Frank has issues of The World of Interiors, Architectural Digest, House Beautiful, and House & Garden going back decades. “There’s nothing more pleasurable, especially on a rainy day, than flipping through them.”
When guests aren’t present, the guest room is used as Philip’s dressing room and study; the curtains are made of Indian bedspreads found online.
In the sunroom and throughout the rest of the house, Frank mixes light and dark pieces to create a liveliness that legendary decorator Nancy Lancaster called “movement.”

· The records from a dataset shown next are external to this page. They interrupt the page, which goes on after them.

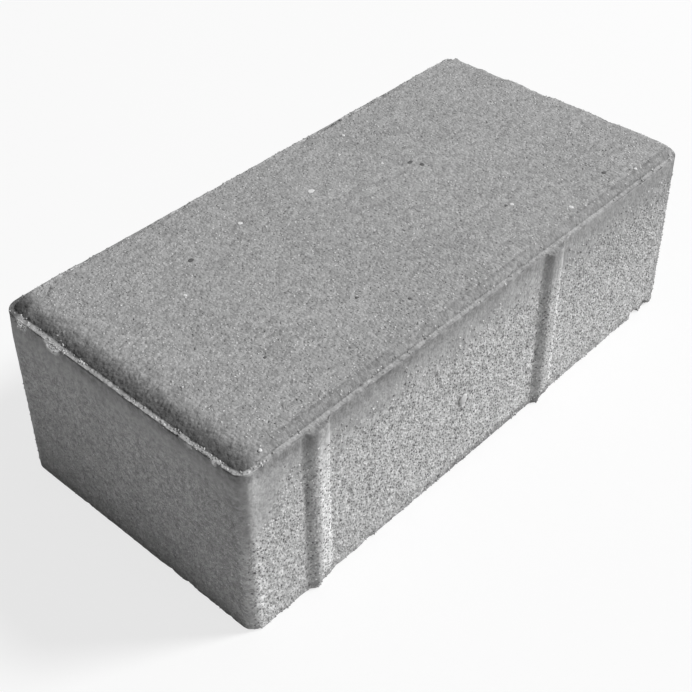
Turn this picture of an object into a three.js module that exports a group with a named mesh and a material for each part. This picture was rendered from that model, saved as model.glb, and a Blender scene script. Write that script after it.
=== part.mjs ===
// Rectangular concrete paving block, pressed in a mould as one piece.
//
// Laid in a 200 x 100 mm module: the block's body is 198 x 98 mm, and the spacer ribs on one
// long side keep the joint to the next block open.
//
// Frame, in millimetres: the origin is on the bedding face, under the middle of the whole
// block with its ribs. +X runs along the block's length, +Z points up, out of the walked-on
// face, and the ribs face -Y.

import * as THREE from 'three';

// ---- driving dimensions, millimetres ----

// The block's body, without its ribs.
const blockLength = 198;
const blockWidth = 98;
const blockHeight = 62;

// Upright corners. The one where the near end meets the ribbed side is crisper than the others.
const cornerRadius = 6.5;
const crispCornerRadius = 4.5;

// A narrow level ledge runs round the block, where the tamper head meets the mould's wall.
const ledgeWidth = 1.4;

// From the ledge the arris curves up into the walked-on face. It is tight on three sides, and
// broad and shallow at the near end, which faces -X.
const arrisDrop = 2.5;
const arrisWidth = 2.5;
const nearArrisWidth = 9.1;
const topCornerRadius = 2.2;

// Worn round at the foot of the sides.
const footRadius = 0.8;

// Spacer ribs: upright, from the bedding face up to the ledge. The width is across the foot
// of the rib, and the crest's is between its shoulders before they are rounded.
const ribProud = 2;
const ribWidth = 9.8;
const ribCrestWidth = 3.2;
const ribShoulderRadius = 2;
const ribFromEnd = 26;
const ribSpacing = 101;
const ribCount = 2;

// Facets.
const cornerSteps = 8;
const arrisSteps = 8;
const footSteps = 3;
const shoulderSteps = 4;

// ---- finish ----

const concreteGrey = 0x8f8f8d;
const concreteRoughness = 0.95;

// ---- outlines, as seen from above ----

// Points on an arc, both ends included.
function arcPoints(centre, radius, fromAngle, toAngle, steps) {
  const points = [];
  for (let step = 0; step <= steps; step++) {
    const angle = THREE.MathUtils.lerp(fromAngle, toAngle, step / steps);
    points.push(new THREE.Vector2(
      centre.x + radius * Math.cos(angle),
      centre.y + radius * Math.sin(angle),
    ));
  }
  return points;
}

// Section of one rib: x runs along the block's side from the rib's middle, and y out from
// the side. Two straight flanks and a flat crest, with round shoulders between them.
function ribSection() {
  const flankRun = (ribWidth - ribCrestWidth) / 2;
  const flankAngle = Math.atan2(ribProud, flankRun);
  const shoulderRun = ribShoulderRadius * Math.tan(flankAngle / 2);
  const shoulder = new THREE.Vector2(
    ribCrestWidth / 2 - shoulderRun,
    ribProud - ribShoulderRadius,
  );
  const upright = Math.PI / 2;
  const far = arcPoints(
    shoulder, ribShoulderRadius, upright, upright - flankAngle, shoulderSteps,
  );
  const half = [...far, new THREE.Vector2(ribWidth / 2, 0)];
  const mirrored = half.map((point) => new THREE.Vector2(-point.x, point.y)).reverse();
  return [...mirrored, ...half];
}

// The ribs along the front side, which faces -Y. An outline with no ribs has the same
// points, left on its straight side.
function frontPoints(sideY, withRibs) {
  const points = [];
  for (let rib = 0; rib < ribCount; rib++) {
    const middle = -blockLength / 2 + ribFromEnd + rib * ribSpacing;
    for (const { x, y } of ribSection()) {
      points.push(new THREE.Vector2(middle + x, sideY - (withRibs ? y : 0)));
    }
  }
  return points;
}

// The block's outline, counter-clockwise, drawn in by inset from three sides of its body and
// by nearInset from the near end. The near corners are rounder by as much as that end is
// drawn in further. radius is that of the two far corners.
function outline({ inset, nearInset = inset, radius, withRibs }) {
  const near = nearInset - blockLength / 2;
  const far = blockLength / 2 - inset;
  const halfWidth = blockWidth / 2 - inset;
  const nearRadius = radius + nearInset - inset;
  const crispRadius = nearRadius - (cornerRadius - crispCornerRadius);
  const corner = (x, signY, cornerRound, fromAngle) => arcPoints(
    new THREE.Vector2(x, signY * (halfWidth - cornerRound)),
    cornerRound, fromAngle, fromAngle + Math.PI / 2, cornerSteps,
  );
  return [
    ...corner(near + crispRadius, -1, crispRadius, Math.PI),
    ...frontPoints(-halfWidth, withRibs),
    ...corner(far - radius, -1, radius, -Math.PI / 2),
    ...corner(far - radius, 1, radius, 0),
    ...corner(near + nearRadius, 1, nearRadius, Math.PI / 2),
  ];
}

// ---- level rings, from the bedding face up ----

function footRings() {
  const rings = [];
  for (let step = 0; step < footSteps; step++) {
    const angle = (Math.PI / 2) * (step / footSteps);
    const inset = footRadius * (1 - Math.sin(angle));
    rings.push({
      height: footRadius * (1 - Math.cos(angle)),
      points: outline({ inset, radius: cornerRadius - inset, withRibs: true }),
    });
  }
  return rings;
}

function sideRings(ledgeHeight) {
  return [footRadius, ledgeHeight].map((height) => ({
    height,
    points: outline({ inset: 0, radius: cornerRadius, withRibs: true }),
  }));
}

// How far the arris has run in from the ledge where it is still drop below the walked-on face.
// Its section is an arc that ends level in that face.
function arrisRun(width, drop) {
  const arcRadius = (width ** 2 + arrisDrop ** 2) / (2 * arrisDrop);
  return width - Math.sqrt(Math.max(drop * (2 * arcRadius - drop), 0));
}

// The first ring is the ledge's inner edge, so the ledge also closes the ribs' tops.
function arrisRings() {
  const rings = [];
  for (let step = 0; step <= arrisSteps; step++) {
    const share = step / arrisSteps;
    const drop = arrisDrop * (1 - Math.sin((Math.PI / 2) * share));
    const height = blockHeight - drop;
    const inset = ledgeWidth + arrisRun(arrisWidth, drop);
    const nearInset = ledgeWidth + arrisRun(nearArrisWidth, drop);
    const radius = THREE.MathUtils.lerp(cornerRadius - ledgeWidth, topCornerRadius, share);
    rings.push({ height, points: outline({ inset, nearInset, radius, withRibs: false }) });
  }
  return rings;
}

// ---- the block ----

// Closed body through the rings: a band of triangles between each pair, and a flat cap at
// each end.
function loftGeometry(rings) {
  const around = rings[0].points.length;
  const positions = rings.flatMap(({ points, height }) => (
    points.flatMap((point) => [point.x, point.y, height])
  ));

  const indices = [];
  for (let ring = 0; ring < rings.length - 1; ring++) {
    const low = ring * around;
    const high = low + around;
    for (let side = 0; side < around; side++) {
      const next = (side + 1) % around;
      indices.push(low + side, low + next, high + next);
      indices.push(low + side, high + next, high + side);
    }
  }

  const topStart = (rings.length - 1) * around;
  const bottomCap = THREE.ShapeUtils.triangulateShape(rings[0].points, []);
  const topCap = THREE.ShapeUtils.triangulateShape(rings[rings.length - 1].points, []);
  bottomCap.forEach(([a, b, c]) => indices.push(a, c, b));
  topCap.forEach(([a, b, c]) => indices.push(topStart + a, topStart + b, topStart + c));

  const geometry = new THREE.BufferGeometry();
  geometry.setAttribute('position', new THREE.Float32BufferAttribute(positions, 3));
  geometry.setIndex(indices);
  geometry.computeVertexNormals();
  return geometry;
}

function pavingBlock() {
  const concrete = new THREE.MeshStandardMaterial({
    color: concreteGrey,
    roughness: concreteRoughness,
    metalness: 0,
  });
  const block = new THREE.Mesh(
    loftGeometry([...footRings(), ...sideRings(blockHeight - arrisDrop), ...arrisRings()]),
    concrete,
  );
  block.name = 'paving_block';
  block.position.y = ribProud / 2;
  return block;
}

const model = new THREE.Group();
model.add(pavingBlock());

export default model;
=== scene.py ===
"""Looks of a pressed concrete paving block: its weathered mesh, the sand and pebbles that stand in
it, the crumbs on its ledge, and a studio.

Lengths are in metres, written as millimetres times MM. +X runs along the block, +Z is up and
the spacer ribs face -Y.
"""

import math
from types import SimpleNamespace

import bmesh
import bpy
import numpy as np
from mathutils import Euler, Matrix, Vector, noise
from mathutils.geometry import delaunay_2d_cdt


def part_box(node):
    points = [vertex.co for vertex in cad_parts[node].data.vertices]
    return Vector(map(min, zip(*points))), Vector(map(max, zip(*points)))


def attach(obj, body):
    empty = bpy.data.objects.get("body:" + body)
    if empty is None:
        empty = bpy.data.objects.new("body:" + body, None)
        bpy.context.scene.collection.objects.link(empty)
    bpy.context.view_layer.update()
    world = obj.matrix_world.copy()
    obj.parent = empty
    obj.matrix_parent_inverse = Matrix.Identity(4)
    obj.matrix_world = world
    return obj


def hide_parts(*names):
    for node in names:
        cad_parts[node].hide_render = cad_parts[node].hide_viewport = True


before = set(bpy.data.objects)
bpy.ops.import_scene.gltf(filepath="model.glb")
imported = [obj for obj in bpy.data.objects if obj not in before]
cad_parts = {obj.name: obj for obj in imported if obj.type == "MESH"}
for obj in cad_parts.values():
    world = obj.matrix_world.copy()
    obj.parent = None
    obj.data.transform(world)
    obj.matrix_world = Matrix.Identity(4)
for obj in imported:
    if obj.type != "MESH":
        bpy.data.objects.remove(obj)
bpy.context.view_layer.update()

MM = 0.001

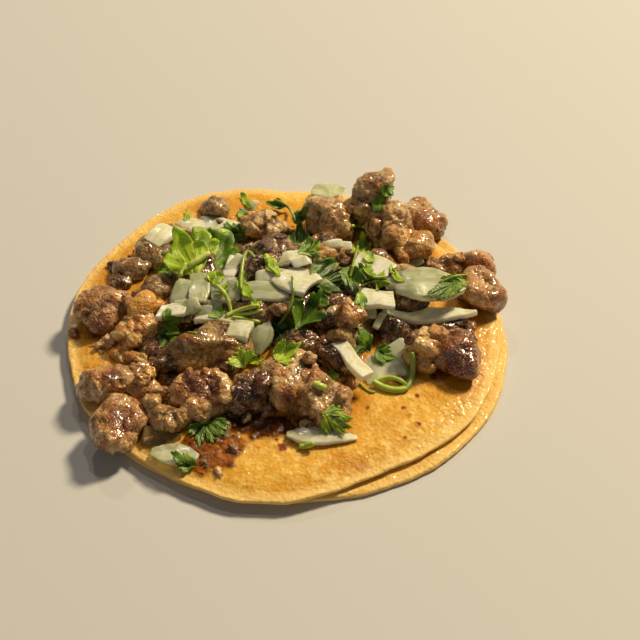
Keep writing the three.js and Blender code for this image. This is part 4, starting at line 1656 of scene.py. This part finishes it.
# Each stem: the pixels that it passes, its thickness in mm, its brightness and, for some, how pale
# it is.
STEMS = [
    dict(path=[(188, 267), (198, 260), (210, 253)], thick=2.0, bright=1.0, pale=0.85),
    dict(path=[(180, 278), (183, 270), (186, 263)], thick=1.5, bright=1.0, pale=0.5),
    dict(path=[(241, 290), (242, 268), (246, 253), (254, 257)], thick=1.1, bright=0.6),
    dict(path=[(216, 285), (226, 296), (231, 313)], thick=1.1, bright=1.0, pale=0.6),
    dict(path=[(226, 316), (240, 310), (259, 305)], thick=1.3, bright=0.9, pale=0.5),
    dict(path=[(229, 312), (243, 314), (262, 310)], thick=1.0, bright=0.9, pale=0.4),
    dict(path=[(232, 317), (246, 319), (260, 322)], thick=1.0, bright=0.95, pale=0.3),
    dict(path=[(292, 276), (293, 292), (289, 309), (278, 325)], thick=0.9, bright=0.5),
    dict(path=[(363, 268), (372, 276), (388, 276)], thick=0.6, bright=0.7),
    dict(path=[(362, 286), (376, 281), (390, 283)], thick=0.8, bright=0.6),
    dict(path=[(373, 381), (383, 387), (395, 390), (406, 388)], thick=1.9, bright=0.8),
    dict(path=[(375, 383), (388, 377), (400, 380), (408, 387)], thick=1.0, bright=0.85),
    dict(path=[(404, 391), (411, 380), (413, 367), (412, 352)], thick=1.7, bright=0.25),
    dict(path=[(360, 383), (367, 390), (375, 392)], thick=0.8, bright=0.7),
    dict(path=[(313, 383), (320, 386), (326, 388)], thick=1.9, bright=0.9, pale=0.5),
    dict(path=[(299, 446), (306, 446), (314, 443)], thick=1.7, bright=0.85),
    dict(path=[(274, 200), (288, 207), (295, 222)], thick=0.9, bright=0.5),
    dict(path=[(352, 226), (358, 226), (364, 227)], thick=1.3, bright=0.9),
    dict(path=[(444, 281), (455, 276), (467, 275)], thick=0.6, bright=0.7),
    dict(path=[(196, 333), (180, 333), (166, 334)], thick=0.9, bright=0.7),
    dict(path=[(350, 277), (354, 262), (358, 246)], thick=0.9, bright=0.6),
]


def smooth_path(points, steps):
    """A curve through given points, with an even number of steps."""
    points = np.array(points, float)
    knots = np.linspace(0, 1, len(points))
    fine = np.linspace(0, 1, steps)
    degree = min(3, len(points) - 1)
    columns = [np.polyval(np.polyfit(knots, column, degree), fine) for column in points.T]
    return np.stack(columns, axis=1)


def tube(path, radius):
    """Corners and faces of a round closed tube along a path."""
    way = np.gradient(path, axis=0)
    way /= np.linalg.norm(way, axis=1, keepdims=True)
    side = np.cross(way, np.array(TOWARD_CAMERA))
    side /= np.linalg.norm(side, axis=1, keepdims=True)
    up = np.cross(side, way)
    turns = np.arange(STEM_SIDES) / STEM_SIDES * math.tau
    ring = side[:, None] * np.cos(turns)[:, None] + up[:, None] * np.sin(turns)[:, None]
    corners = (path[:, None] + ring * radius[:, None, None]).reshape(-1, 3)
    return corners, ring_faces(len(path), STEM_SIDES)


def stem(path, thick, bright, pale=STEM_PALENESS):
    """A stem that lies on what the camera sees along a path of pixels, with its paint."""
    radius = thick / 2 * MM
    rays = [sight_line(pixel) for pixel in smooth_path(path, STEM_STEPS)]
    depth = np.array([first_surface(camera.location, ray)[2] for ray in rays]) - radius
    for _ in range(STEM_SMOOTHING):
        padded = np.pad(depth, 1, mode="edge")
        depth = np.minimum(depth, (padded[:-2] + padded[2:]) / 2)
    middle = np.array(camera.location) + np.array(rays) * depth[:, None]
    ends = np.linspace(-1, 1, STEM_STEPS)
    corners, faces = tube(middle, radius * (1 - STEM_TAPER * ends**STEM_BLUNT))
    alike = np.ones(len(corners))
    return corners, faces, dict(vein=pale * alike, bright=bright * alike)


STEM = coriander_material("coriander_stem", depth=0.02, roughness=0.3)
lay_joined("coriander_stems", [stem(**row) for row in STEMS], STEM, "coriander")

# ---- Floor and light ---------------------------------------------------------------------------
# A plain pale table top. A large warm lamp stands behind on the right, two small ones behind and
# above make the wet meat glisten, and a weaker wide one in front keeps the shadows soft.

FLOOR_REACH = 4  # how far it goes from the middle, in metres
FLOOR_GREY = (202, 203, 205)
ROOM_TINT = (255, 246, 235)
ROOM_LIGHT = 0.065
KEY_TINT = (255, 234, 192)
GLINT_TINT = (255, 240, 220)
FILL_TINT = (255, 240, 218)

# Each lamp: its place in metres, its size in metres, its power in watts and its tint.
LAMPS = {
    "key": ((1.0, 0.95, 1.35), 0.3, 45.5, KEY_TINT),
    "back glint": ((-0.24, 1.1, 1.0), 0.07, 2.4, GLINT_TINT),
    "top glint": ((0.3, 0.5, 1.4), 0.07, 2.0, GLINT_TINT),
    "fill": ((-0.4, -0.7, 0.6), 0.8, 0.8, FILL_TINT),
}

floor_mesh = bpy.data.meshes.new("floor")
floor_corners = [(-1, -1, 0), (1, -1, 0), (1, 1, 0), (-1, 1, 0)]
floor_mesh.from_pydata([FLOOR_REACH * Vector(at) for at in floor_corners], [], [(0, 1, 2, 3)])
floor_material = new_material("floor")
surface(floor_material.node_tree, Base_Color=colour(FLOOR_GREY), Roughness=0.7)
floor_mesh.materials.append(floor_material)
floor = bpy.data.objects.new("floor", floor_mesh)
bpy.context.scene.collection.objects.link(floor)

for name, (place, size, power, tint) in LAMPS.items():
    light = bpy.data.lights.new(name, "AREA")
    light.size = size
    light.energy = power
    light.color = colour(tint)[:3]
    lamp = bpy.data.objects.new(name, light)
    lamp.location = place
    lamp.rotation_euler = (-Vector(place)).to_track_quat("-Z", "Y").to_euler()
    bpy.context.scene.collection.objects.link(lamp)

world = bpy.data.worlds.new("studio")
world.use_nodes = True
background = world.node_tree.nodes["Background"]
background.inputs["Color"].default_value = colour(ROOM_TINT)
background.inputs["Strength"].default_value = ROOM_LIGHT
bpy.context.scene.world = world
bpy.context.scene.view_settings.view_transform = "Standard"
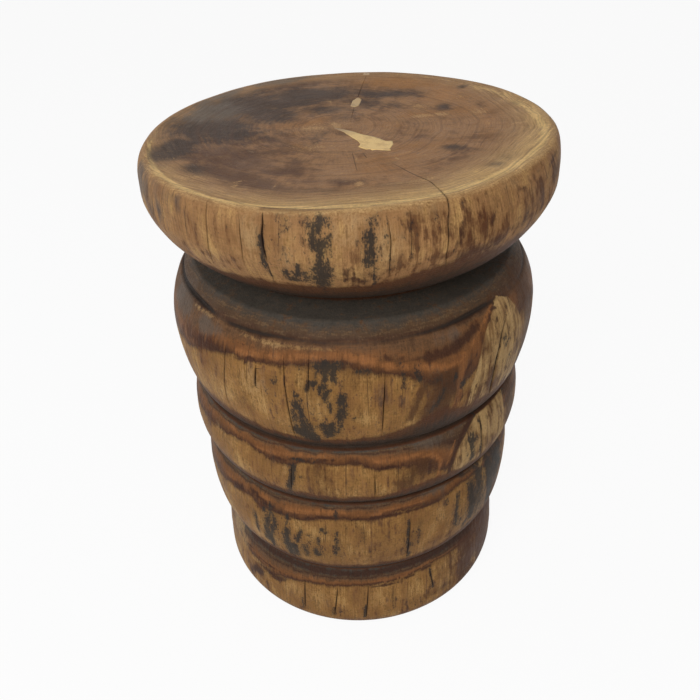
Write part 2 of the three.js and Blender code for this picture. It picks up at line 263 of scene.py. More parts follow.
def log_outline():
    """The log's outline from the middle of the foot to the middle of the seat, as columns of
    radius, height and station, with rows spaced by ROW_SPACING and CLOSE_ROWS."""
    parts = [np.array([[0.0, 0.0]])]
    for below, below_hollow, line, above, above_hollow, fullness_below, fullness_above in SIDES:
        lower = quarter(below, below_hollow, line, fullness_below)
        upper = quarter(above, above_hollow, line, fullness_above)[::-1]
        if below_hollow:
            parts.append(hollow_between(parts[-1][-1, 0], lower[0, 0], below, below_hollow))
        parts += [lower, upper[1:]]
    side = np.concatenate(parts)
    inward = np.linspace(1, 0, OUTLINE_STEPS)[1:] * CREST[0]
    outline = np.concatenate([side, np.stack([inward, dish_height(inward)], 1)])
    station = np.concatenate([side[:, 1], CREST[1] + CREST[0] - inward])
    station[0] = -FOOT[0]
    length = np.concatenate([[0], np.cumsum(np.hypot(*np.diff(outline, axis=0).T))])
    fine = np.linspace(0, length[-1], FINE_STEPS)
    fine_station = np.interp(fine, length, station)
    spacing = np.full(fine.shape, float(ROW_SPACING))
    spacing[fine_station < 0] = FOOT[0] / FOOT_ROWS
    for place, reach, close in CLOSE_ROWS:
        near = 1 - smooth(reach, reach * 2, np.abs(fine_station - place))
        spacing = spacing + (np.minimum(spacing, close) - spacing) * near
    spacing[fine_station > CREST[1] + SEAT_SPACING_FROM] = SEAT_SPACING
    count = np.concatenate([[0], np.cumsum(np.diff(fine) / spacing[1:])])
    rows = np.interp(np.linspace(0, count[-1], int(count[-1])), count, fine)
    columns = (np.interp(rows, length, part) for part in (*outline.T, station))
    return np.stack(list(columns), 1)


def tracks_of(checks, station, radius):
    """For each track, its bearing and its half width at every row. Between its checks a track
    runs straight on, and where it has none it keeps a narrow width."""
    bearings, halves = [], []
    for group in checks.values():
        points = sorted({point for path, _, _ in group for point in path})
        bearings.append(np.interp(station, *np.array(points).T))
        half = np.minimum(SHUT_TRACK, SHUT_TRACK_SHARE * radius)
        for path, width, _ in group:
            high, low = path[0][0], path[-1][0]
            half = np.maximum(half, width / 2 * opening(station, low, high))
        halves.append(half)
    order = np.argsort([bearing.mean() for bearing in bearings])
    return np.array(bearings)[order], np.array(halves)[order]


def opening(station, low, high):
    """How far a check is open at a station, from 0 at its ends to 1 at its middle: the root of
    half a sine wave."""
    share = np.clip((station - low) / (high - low), 0, 1)
    return np.sqrt(np.sin(share * math.pi))


def grid_bearings(station, radius):
    """The bearing of every column at every row: a cluster of columns across each track, which
    bends with its checks, and even columns between the clusters."""
    bearings, halves = tracks_of(CHECKS, station, radius)
    across = halves / np.maximum(radius, 1) / DEGREES
    columns = []
    for i in range(len(bearings)):
        here, there = i, (i + 1) % len(bearings)
        turn = 360 if there == 0 else 0
        columns += [bearings[here] + across[here] * share for share in CHECK_COLUMNS]
        left = bearings[here] + across[here] * CHECK_COLUMNS[-1]
        right = bearings[there] + turn + across[there] * CHECK_COLUMNS[0]
        gap = (bearings[there] + turn - bearings[here]).mean() * DEGREES * SEAT[0]
        behind = BACK_FROM < (left.mean() + right.mean()) / 2 % 360 < BACK_TO
        spacing = BACK_SPACING if behind else COLUMN_SPACING
        count = max(int(gap / spacing) - 2, 1)
        columns += [left + (right - left) * k / (count + 1) for k in range(1, count + 1)]
    return np.stack(columns, 1)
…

Though there are many objects in each room, they are united by what Frank calls a kind of clarity. “All of my stuff goes together because it’s based on a sort of classical, symmetrical look.” The symmetry of individual objects extends to the groupings of art on the walls and objects on surfaces, along with the furniture arrangements. “I love symmetry,” he says. “I find it very calming, soothing, and stabilizing.”
 
To further this sense of calm and keep the richly layered rooms from feeling crowded, Frank stays away from pattern. With the exception of the occasional ticking stripe and Indian textile, the art and objects do the talking. The furniture, a mix of humble and fancy pieces slipcovered in white, offers a striking contrast to the eclectic mix. “It crisps up everything and pulls a room together very quickly,” he says of the white cotton slipcovers. What’s more, they can be thrown in the laundry, a major plus in a house with four cats.
Frank transformed a mahogany chest, meant for a man’s dressing room, by painting it white. “I can’t stand boring brown furniture. Unless it’s really valuable, I usually paint things. It just makes it fresh.”
Given his home-owning history, it remains to be seen if this house is in fact the one for Frank. “I never, ever bought anything that I didn’t mean to grow old in,” he insists. “But so far, that’s not happened.” But as he waxes on about the wonders of his home, it seems that a commitment might be a real possibility this time. “We just love this house. We love the comfort of it. We love sitting by the fire with our cocktails, we love our neighbors, we love our cats. Every day is a perfect day for us here.”